Il était inévitable qu’il y ait des conflits entre ces trois appareils, reflétant une base non unifiée idéologiquement. Cela est d’ailleurs assumé, puis qu’au sujet de la contrôle de la presse du Parti, le règlement affirme la chose suivante :
« La liberté de discussion est entière dans la presse pour toutes les questions de doctrine ou de méthode ; mais pour l’action, tous les journaux, toutes les revues socialistes doivent se conformer aux décisions des Congrès nationaux et internationaux interprétées par le Conseil national du Parti. »
Cette absence d’unité idéologique, sans parler de la culture, en dit long sur la nature pratiquement syndicaliste du projet de Parti socialiste. La soumission à la CGT pour ce qui concerne les questions économiques sera de fait par la suite entièrement assumée, tel quel.
Par là-même, il faut être circonspect sur les affirmations effectuées à l’occasion du document signé par les protagonistes pour entamer le processus d’unification. On y lit notamment :
« Le Parti socialiste est un parti de classe qui a pour but de socialiser les moyens de production et d’échange, c’est-à-dire de transformer la société capitaliste en une société collectiviste et communiste, et pour moyen l’organisation économique et politique du prolétariat.
Par son but, par son idéal, par les moyens qu’il emploie, le Parti socialiste, tout en poursuivant la réalisation des réformes immédiates revendiquées par la classe ouvrière, n’est pas un parti de réforme, mais un parti de lutte de classe et de révolution.
Les élus du Parti au Parlement forment un groupe unique, en face de toutes les fractions politiques bourgeoises.

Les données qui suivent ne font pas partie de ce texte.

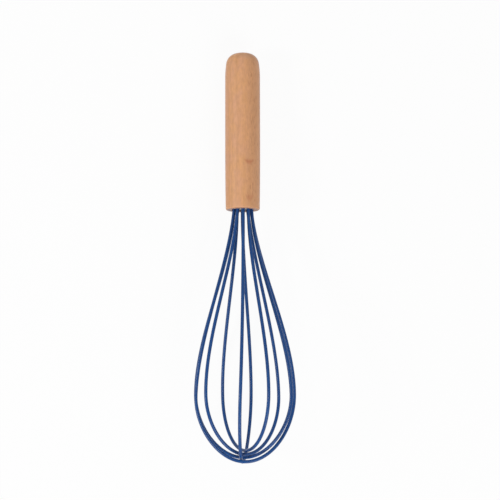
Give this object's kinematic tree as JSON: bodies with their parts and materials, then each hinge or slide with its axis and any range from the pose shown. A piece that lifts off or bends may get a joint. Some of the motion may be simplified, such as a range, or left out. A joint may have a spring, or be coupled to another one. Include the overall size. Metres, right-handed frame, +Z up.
{
  "type": "balloon whisk",
  "caption": "Balloon whisk with a turned wooden handle and a round-nosed cage of nested silicone-coated wire loops held in the handle's bore.",
  "frame": {"origin": "middle of the whisk's bounding box in plan, on the surface that it lies on", "axes": "+Y towards the handle's butt, -Y towards the nose of the cage, +Z up from the surface"},
  "size_m": [0.0706, 0.2926, 0.0689],
  "materials": {
    "beech": "fine sanded, oiled",
    "silicone": "satin moulded",
    "plug": "matte moulded",
    "resin": "cast",
    "spring_steel": "drawn"
  },
  "bodies": {
    "root": {"handle": "beech", "wire_plug": "plug", "glue_fill": "resin", "sleeve_1": "silicone", "sleeve_2": "silicone", "sleeve_3": "silicone", "sleeve_4": "silicone", "sleeve_5": "silicone", "core_1": "spring_steel", "core_2": "spring_steel", "core_3": "spring_steel", "core_4": "spring_steel", "core_5": "spring_steel"}
  },
  "joints": []
}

Le groupe socialiste au Parlement doit refuser au Gouvernement tous les moyens qui assurent la domination de la bourgeoisie et son maintien au pouvoir ; refuser, en conséquence, les crédits militaires, les crédits de conquête coloniale, les fonds secrets et l’ensemble du budget. »
Ces points ont été écrits sous l’influence de l’Internationale ; ils ne reflètent cependant nullement le sens de la démarche de nombre de dirigeants et responsables socialistes, qui n’ont en pratique aucune force vive à part le réservoir électoral.